» **MATERIAL PROVIDED**:
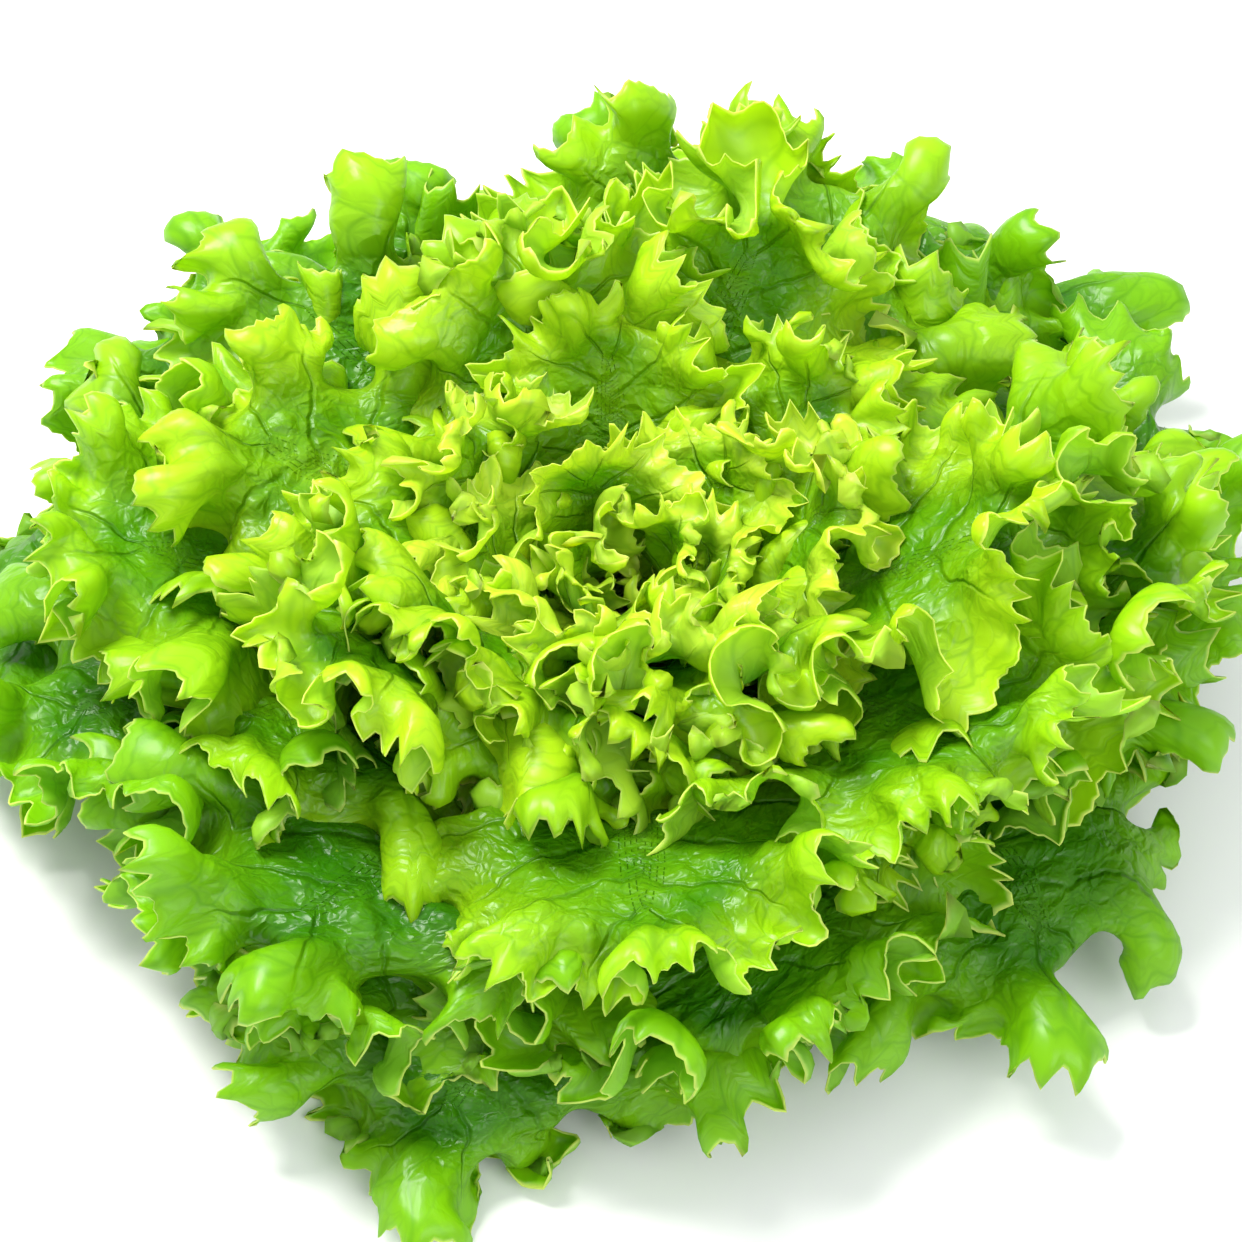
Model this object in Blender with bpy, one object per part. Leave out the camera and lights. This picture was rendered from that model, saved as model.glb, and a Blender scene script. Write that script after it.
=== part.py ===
"""Curly endive head: a wide rosette of leaves round a short cut stem, each leaf a solid of its own.

Every leaf lies on its own shell of revolution. The shells are nested like the coats of an onion: the
outermost lies almost flat and droops to the table, the innermost stands upright. Leaves follow each
other round the stem at the golden angle, as they grow, from the outside in. The even rosette is then
settled as a whole: it leans to its front, stands higher at its back and is a little lumpy all round.
The head stands on the cut face of its stem, with that face's centre at the origin and its axis on Z.
"""

import math

import bmesh
import bpy

MM = 0.001
GOLDEN_ANGLE = math.radians(137.508)

# The stem: a stump, cut flat below, that the leaves grow out of.
STEM_CUT_RADIUS = 15.0 * MM
STEM_RADIUS = 23.0 * MM
STEM_TOP_RADIUS = 4.5 * MM
STEM_SHOULDER_HEIGHT = 7.0 * MM
STEM_HEIGHT = 32.0 * MM
STEM_SIDES = 36
STEM_GAP = 0.5 * MM

# The head's outline: leaf tips stand on a dome of this radius and rise, with a dip over its heart.
DOME_RADIUS = 178.0 * MM
DOME_RISE = 118.0 * MM
DOME_FOOT = 5.0 * MM
DOME_START = math.radians(1.0)
DOME_SWEEP = math.radians(85.0)
HEART_DIP = 0.36

# The leaves, from the outside in: how many there are of each kind.
LEAF_KINDS = (("outer_leaf", 14), ("middle_leaf", 14), ("inner_leaf", 12), ("heart_leaf", 10))
LEAF_COUNT = sum(count for _, count in LEAF_KINDS)
FIRST_AZIMUTH = math.radians(-96.0)
LOWEST_BASE = 7.0 * MM
HIGHEST_BASE = 29.0 * MM

# Slope of a leaf where it leaves the stem and at its tip, outermost and innermost, in degrees.
BASE_SLOPE = (14.0, 86.0)
TIP_SLOPE = (-46.0, 84.0)
BASE_HANDLE = 0.42
TIP_HANDLE = 0.36

# Widths and thicknesses, outermost and innermost.
HALF_WIDTH = (84.0 * MM, 25.0 * MM)
MOST_WRAP = 1.4
BASE_HALF_ANGLE = math.radians(24.0)
RIB_THICKNESS = (3.0 * MM, 0.9 * MM)
BLADE_SHARE = 0.34
ROWS = 6
COLUMNS = 6

# One leaf differs from the next by up to these shares, or these angles. A few over the front have
# lengths of their own, counted from the outermost leaf, 0: three short ones that bare a broad one.
WIDTH_SPREAD = 0.14
SHORTEST = 0.80
LONGEST = 1.02
OWN_LENGTHS = {21: 1.0, 26: 0.66, 29: 0.68, 34: 0.74}
AZIMUTH_SPREAD = math.radians(9.0)
SIDE_BEND = math.radians(12.0)
TIP_ROUNDING = 0.17

# How the whole head leans to its front (-Y), stands higher at its back, and how uneven it is: each lump
# is (how many round the head, where it starts, its share of the height or of the radius).
LEAN = 0.32
BACK_START = 25.0 * MM
BACK_REACH = 60.0 * MM
BACK_LIFT = 0.34
LUMPS_FROM = (30.0 * MM, 150.0 * MM)
HEIGHT_LUMPS = ((2, 0.6, 0.04), (3, 2.1, 0.05), (5, 0.9, 0.045))
WIDTH_LUMPS = ((1, 0.0, 0.08), (2, 1.57, 0.035), (3, 0.4, 0.015), (4, 2.3, 0.02))

COLOURS = {
    "outer_leaf": (0.13, 0.36, 0.03),
    "middle_leaf": (0.24, 0.48, 0.04),
    "inner_leaf": (0.42, 0.62, 0.07),
    "heart_leaf": (0.62, 0.74, 0.16),
    "stem": (0.72, 0.78, 0.48),
}


def clear_scene():
    for old in list(bpy.data.objects):
        bpy.data.objects.remove(old)


def make_material(name, roughness):
    material = bpy.data.materials.new(name)
    material.use_nodes = True
    shader = material.node_tree.nodes["Principled BSDF"]
    shader.inputs["Base Color"].default_value = (*COLOURS[name], 1.0)
    shader.inputs["Roughness"].default_value = roughness
    shader.inputs["Metallic"].default_value = 0.0
    return material


def add_object(name, mesh, material):
    made = bpy.data.objects.new(name, mesh)
    made.data.materials.append(material)
    bpy.context.scene.collection.objects.link(made)
    return made


def between(pair, share):
    """The value a share of the way from the outermost leaf's to the innermost's."""
    return pair[0] + (pair[1] - pair[0]) * share


def wobble(leaf, trait):
    """A fixed number from -1 to 1 that differs from leaf to leaf and from trait to trait."""
    return 2.0 * ((math.sin(12.9898 * leaf + 78.233 * trait) * 43758.5453) % 1.0) - 1.0


def smooth_step(low, high, value):
    share = min(1.0, max(0.0, (value - low) / (high - low)))
    return share * share * (3.0 - 2.0 * share)


def waves(lumps, angle):
    return sum(size * math.sin(count * angle + start) for count, start, size in lumps)


def settle(radius, angle, height):
    """A point of the even rosette, moved as the head leans, swells and sinks unevenly."""
    grown = smooth_step(*LUMPS_FROM, radius)
    high = height * (1.0 + grown * waves(HEIGHT_LUMPS, angle))
    wide = radius * (1.0 + grown * waves(WIDTH_LUMPS, angle))
    x, y = wide * math.cos(angle), wide * math.sin(angle)
    back = max(0.0, y - BACK_START)
    high += BACK_LIFT * back**2 / (back + BACK_REACH)
    return x, y - LEAN * high, high


def stem_radius(height):
    """The stump's radius at a height: it swells to its shoulder, then tapers to its top."""
    if height < STEM_SHOULDER_HEIGHT:
        share = height / STEM_SHOULDER_HEIGHT
        return STEM_CUT_RADIUS + (STEM_RADIUS - STEM_CUT_RADIUS) * math.sin(share * math.pi / 2)
    share = (height - STEM_SHOULDER_HEIGHT) / (STEM_HEIGHT - STEM_SHOULDER_HEIGHT)
    return STEM_RADIUS + (STEM_TOP_RADIUS - STEM_RADIUS) * share


def make_stem(material):
    """The stump, turned from its outline, closed at its top by a small dome, and leaning like the head."""
    heights = (0.0, 0.3, 0.65, 1.0)
    outline = [(stem_radius(h * STEM_SHOULDER_HEIGHT), h * STEM_SHOULDER_HEIGHT) for h in heights]
    outline += [(STEM_TOP_RADIUS, STEM_HEIGHT), (0.55 * STEM_TOP_RADIUS, STEM_HEIGHT + 2.0 * MM)]
    bm = bmesh.new()
    points = [bm.verts.new((radius, 0.0, height)) for radius, height in outline]
    edges = [bm.edges.new(pair) for pair in zip(points, points[1:])]
    bmesh.ops.spin(
        bm,
        geom=points + edges,
        cent=(0.0, 0.0, 0.0),
        axis=(0.0, 0.0, 1.0),
        angle=math.tau,
        steps=STEM_SIDES,
        use_merge=True,
    )
    bmesh.ops.holes_fill(bm, edges=[edge for edge in bm.edges if edge.is_boundary], sides=0)
    bmesh.ops.recalc_face_normals(bm, faces=bm.faces)
    for vertex in bm.verts:
        vertex.co.y -= LEAN * vertex.co.z
    mesh = bpy.data.meshes.new("stem")
    bm.to_mesh(mesh)
    bm.free()
    mesh.shade_smooth()
    mesh.set_sharp_from_angle(angle=math.radians(40.0))
    return add_object("stem", mesh, material)


def shell_curve(share):
    """The four control points (radius, height) of the shell of the leaf at this share."""
    height = LOWEST_BASE + (HIGHEST_BASE - LOWEST_BASE) * share**0.9
    foot = (stem_radius(height) + STEM_GAP, height)
    climb = DOME_START + DOME_SWEEP * share**0.95
    rise = DOME_RISE * (1.0 - HEART_DIP * smooth_step(0.62, 1.0, share))
    tip = (DOME_RADIUS * math.cos(climb), DOME_FOOT + rise * math.sin(climb))
    chord = math.hypot(tip[0] - foot[0], tip[1] - foot[1])
    rise = math.radians(between(BASE_SLOPE, share**0.8))
    fall = math.radians(between(TIP_SLOPE, share**0.75))
    near = (foot[0] + BASE_HANDLE * chord * math.cos(rise), foot[1] + BASE_HANDLE * chord * math.sin(rise))
    far = (tip[0] - TIP_HANDLE * chord * math.cos(fall), tip[1] - TIP_HANDLE * chord * math.sin(fall))
    return foot, near, far, tip


def on_curve(controls, along):
    """(radius, height) of the cubic curve at along, which is 0 at the stem and 1 at the dome."""
    weights = (
        (1.0 - along) ** 3,
        3.0 * along * (1.0 - along) ** 2,
        3.0 * along**2 * (1.0 - along),
        along**3,
    )
    return tuple(sum(w * point[axis] for w, point in zip(weights, controls)) for axis in (0, 1))


def half_width(share, leaf, along, radius):
    """A leaf's half width: a narrow base that clasps the stem, and a broad rounded blade."""
    base = BASE_HALF_ANGLE * min(radius, STEM_RADIUS)
    blade = between(HALF_WIDTH, share**1.2) * (1.0 + WIDTH_SPREAD * wobble(leaf, 1))
    broad = smooth_step(0.10, 0.74, along) * (1.0 - 0.18 * smooth_step(0.78, 1.0, along))
    return min(base + (blade - base) * broad, MOST_WRAP * radius)


def make_leaf(name, leaf, material):
    """A leaf: a grid laid on its shell, thickened most along its midrib."""
    share = leaf / (LEAF_COUNT - 1)
    controls = shell_curve(share)
    length = LONGEST - (LONGEST - SHORTEST) * (0.5 + 0.5 * wobble(leaf, 2)) ** 1.5
    length = OWN_LENGTHS.get(leaf, length)
    azimuth = FIRST_AZIMUTH + leaf * GOLDEN_ANGLE + AZIMUTH_SPREAD * wobble(leaf, 3)
    bend = SIDE_BEND * wobble(leaf, 4)

    bm = bmesh.new()
    bmesh.ops.create_grid(bm, x_segments=COLUMNS, y_segments=ROWS, size=1.0)
    layer = bm.verts.layers.deform.new("thickness")
    for vertex in bm.verts:
        across, along = vertex.co.x, (vertex.co.y + 1.0) / 2.0
        reach = length * along * (1.0 - TIP_ROUNDING * across**2 * along**2)
        radius, height = on_curve(controls, reach)
        angle = azimuth + bend * along**2 + across * half_width(share, leaf, along, radius) / radius
        vertex.co = settle(radius, angle, height)
        rib = (1.0 - abs(across)) * (1.0 - smooth_step(0.25, 0.95, along))
        vertex[layer][0] = BLADE_SHARE + (1.0 - BLADE_SHARE) * rib
    mesh = bpy.data.meshes.new(name)
    bm.to_mesh(mesh)
    bm.free()
    mesh.shade_smooth()

    made = add_object(name, mesh, material)
    made.vertex_groups.new(name="thickness")
    thicken = made.modifiers.new("Thickness", "SOLIDIFY")
    thicken.thickness = between(RIB_THICKNESS, share**0.7)
    thicken.vertex_group = "thickness"
    thicken.offset = 0.0
    return made


def main():
    clear_scene()
    make_stem(make_material("stem", 0.5))
    leaf = 0
    for kind, count in LEAF_KINDS:
        material = make_material(kind, 0.4)
        for number in range(1, count + 1):
            make_leaf(f"{kind}_{number:02d}", leaf, material)
            leaf += 1


main()
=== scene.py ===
"""Curly endive head: the finished leaves and cut stem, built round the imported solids.

Each leaf starts as a flat fan of rays that run from its midrib to its margin. The fan is laid on the leaf's
shell, its margin is cut into teeth, curled, and thrown into frills of three sizes, each on the back of the
last. The sheet then gets its thickness, most of it along the midrib.
"""

import math

import bmesh
import bpy
import numpy as np
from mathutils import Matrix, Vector


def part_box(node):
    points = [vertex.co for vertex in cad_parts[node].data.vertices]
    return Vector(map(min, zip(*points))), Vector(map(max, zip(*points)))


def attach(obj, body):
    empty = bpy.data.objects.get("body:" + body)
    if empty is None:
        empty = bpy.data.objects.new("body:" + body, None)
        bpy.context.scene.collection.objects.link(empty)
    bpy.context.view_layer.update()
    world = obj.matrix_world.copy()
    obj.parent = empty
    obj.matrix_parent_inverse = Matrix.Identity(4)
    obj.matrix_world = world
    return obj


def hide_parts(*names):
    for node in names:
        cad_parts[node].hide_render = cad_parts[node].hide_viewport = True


bl_info = {
    "name": "Curly endive head",
    "version": (1, 0, 0),
    "blender": (4, 5, 0),
    "location": "3D View > Sidebar > Endive",
    "description": "Builds a head of curly endive: frilled leaves round a cut stem, on a pale table",
    "category": "Add Mesh",
}

MM = 0.001

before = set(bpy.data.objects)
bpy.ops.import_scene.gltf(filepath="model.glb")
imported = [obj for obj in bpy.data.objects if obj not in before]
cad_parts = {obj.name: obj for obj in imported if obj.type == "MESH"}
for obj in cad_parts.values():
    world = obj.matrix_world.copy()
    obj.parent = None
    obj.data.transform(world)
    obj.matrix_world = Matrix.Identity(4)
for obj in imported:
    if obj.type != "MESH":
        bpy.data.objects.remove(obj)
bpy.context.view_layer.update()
STEM_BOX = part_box("stem")

KINDS = ("outer_leaf", "middle_leaf", "inner_leaf", "heart_leaf")
LEAVES = [name for kind in KINDS for name in sorted(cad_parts) if name.startswith(kind)]

# How the solids grow: the same rule as theirs, so that each finished leaf lies where its solid does.
GOLDEN_ANGLE = math.radians(137.508)
FIRST_AZIMUTH = math.radians(-96.0)
STEM_RADIUS = STEM_BOX[1].x
STEM_TOP_RADIUS = 4.5 * MM
STEM_SHOULDER_HEIGHT = 7.0 * MM
STEM_TAPER_HEIGHT = 32.0 * MM
STEM_GAP = 0.5 * MM
DOME_RADIUS = 178.0 * MM
DOME_RISE = 118.0 * MM
DOME_FOOT = 5.0 * MM
DOME_START = math.radians(1.0)
DOME_SWEEP = math.radians(85.0)
DOME_PACE = 0.95
HEART_DIP = 0.36
LOWEST_BASE = 7.0 * MM
HIGHEST_BASE = 29.0 * MM
BASE_SLOPE = (14.0, 86.0)
TIP_SLOPE = (-46.0, 84.0)
BASE_HANDLE = 0.42
TIP_HANDLE = 0.36
HALF_WIDTH = (84.0 * MM, 25.0 * MM)
MOST_WRAP = 1.4
BASE_HALF_ANGLE = math.radians(24.0)
WIDTH_SPREAD = 0.14
SHORTEST = 0.80
LONGEST = 1.02
OWN_LENGTHS = {21: 1.0, 26: 0.66, 29: 0.68, 34: 0.74}
AZIMUTH_SPREAD = math.radians(9.0)
SIDE_BEND = math.radians(12.0)

# How the whole head leans to its front (-Y) and stands higher at its back.
LEAN = 0.32
BACK_START = 25.0 * MM
BACK_REACH = 60.0 * MM
BACK_LIFT = 0.34
HEIGHT_LUMPS = ((2, 0.6, 0.04), (3, 2.1, 0.05), (5, 0.9, 0.045))
WIDTH_LUMPS = ((1, 0.0, 0.08), (2, 1.57, 0.035), (3, 0.4, 0.015), (4, 2.3, 0.02))

# A blade's outline ends this share along its solid, because its teeth and frills reach further out.
BLADE_REACH = 0.972

# Leaves with smoother blades than their neighbours, and how much of the usual frill they keep.
SMOOTH_LEAVES = {16: 0.75, 18: 0.75, 21: 0.6, 24: 0.8, 38: 0.6, 43: 0.6, 46: 0.35}

# The fan: where along the leaf it is widest, and how much of its margin is the rounded end.
WIDEST = 0.66
ROUND_END = 0.50
RAY_ROOT = 0.60
TIP_ROOT = 0.26


def between(pair, share):
    """The value a share of the way from the outermost leaf's to the innermost's."""
    return pair[0] + (pair[1] - pair[0]) * share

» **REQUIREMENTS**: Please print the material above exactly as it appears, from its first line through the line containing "of its own.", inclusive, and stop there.

» **RESPONSE TO THE EXERCISE**:
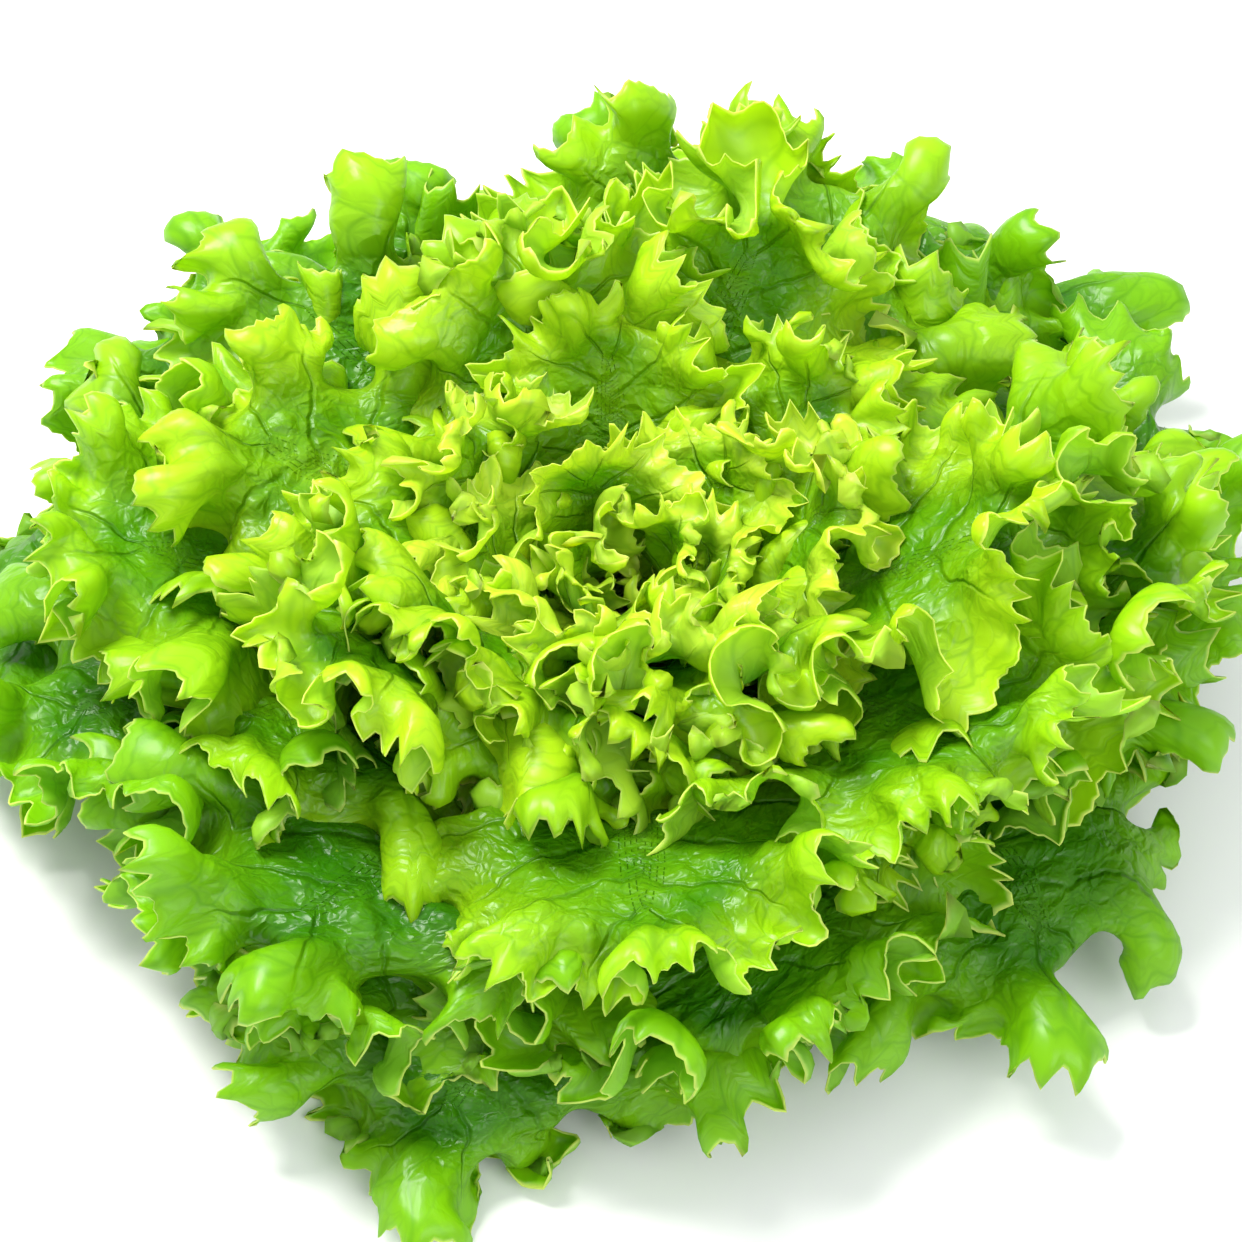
Model this object in Blender with bpy, one object per part. Leave out the camera and lights. This picture was rendered from that model, saved as model.glb, and a Blender scene script. Write that script after it.
=== part.py ===
"""Curly endive head: a wide rosette of leaves round a short cut stem, each leaf a solid of its own.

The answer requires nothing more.